Defendant, Ernie Mae and Elliot Shepard, all witnesses for the defense, testified that when defendant responded to Ernie Mae's plea for help, Davis reached through the screen door for the defendant with a knife. The defendant then returned to the back of the house to the bedroom to get his gun. While the defendant was back in the house, Davis continued beating Ernie Mae. Upon his return to the front door, defendant fired one shot, apparently at an upward angle, in order to scare Davis.

There are essentially two versions of the events which occurred after the defendant fired the initial warning shot through the screen door.

This shot caused Davis to turn and leave the porch. Defendant and Ernie Mae testified that Davis fell on the porch as he was attempting to leave, and that defendant fired two shots at Davis as he tried to get up and go toward the street to his car. Once Davis reached his car, he reached in his pocket for his car keys near the trunk of his car. At this point the defendant testified that he descended from the porch and stopped on the sidewalk. He called out to Davis warning him not to go into his trunk, since he knew that Davis was known for carrying a gun. Then defendant again fired at Davis.
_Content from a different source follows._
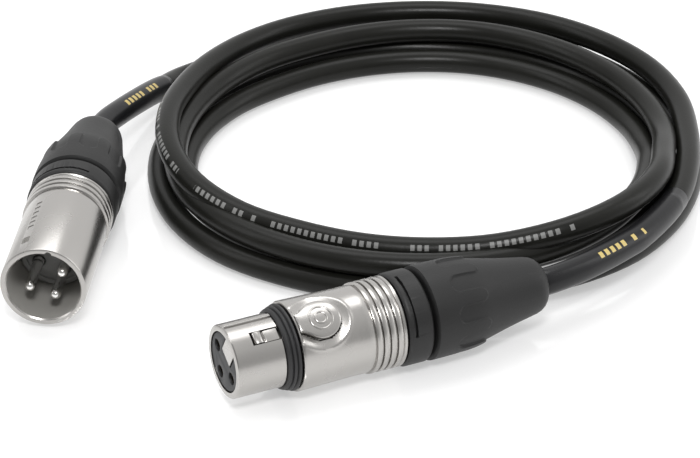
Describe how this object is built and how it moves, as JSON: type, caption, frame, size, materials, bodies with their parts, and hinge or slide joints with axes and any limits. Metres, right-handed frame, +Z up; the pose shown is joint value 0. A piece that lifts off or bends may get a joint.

Elliot Shepard testified that Davis then ran behind the Evans house and toward Cleo German's house and that no one was running behind him. Davis attempted to ascend Cleo's porch, but fell, knocking over a bike, and then died. The defendant testified that after Davis ran away from his car, he returned to Ernie Mae to attend to her injuries. He further testified that he went into the house to get a towel, emptied the shells and reloaded the gun and then took Ernie Mae and the gun over to Autrey Lee Carter's house. Carter testified that defendant left the reloaded gun at his house with instructions to give it to anyone who asked for it. Carter turned the gun over to the authorities when they arrived.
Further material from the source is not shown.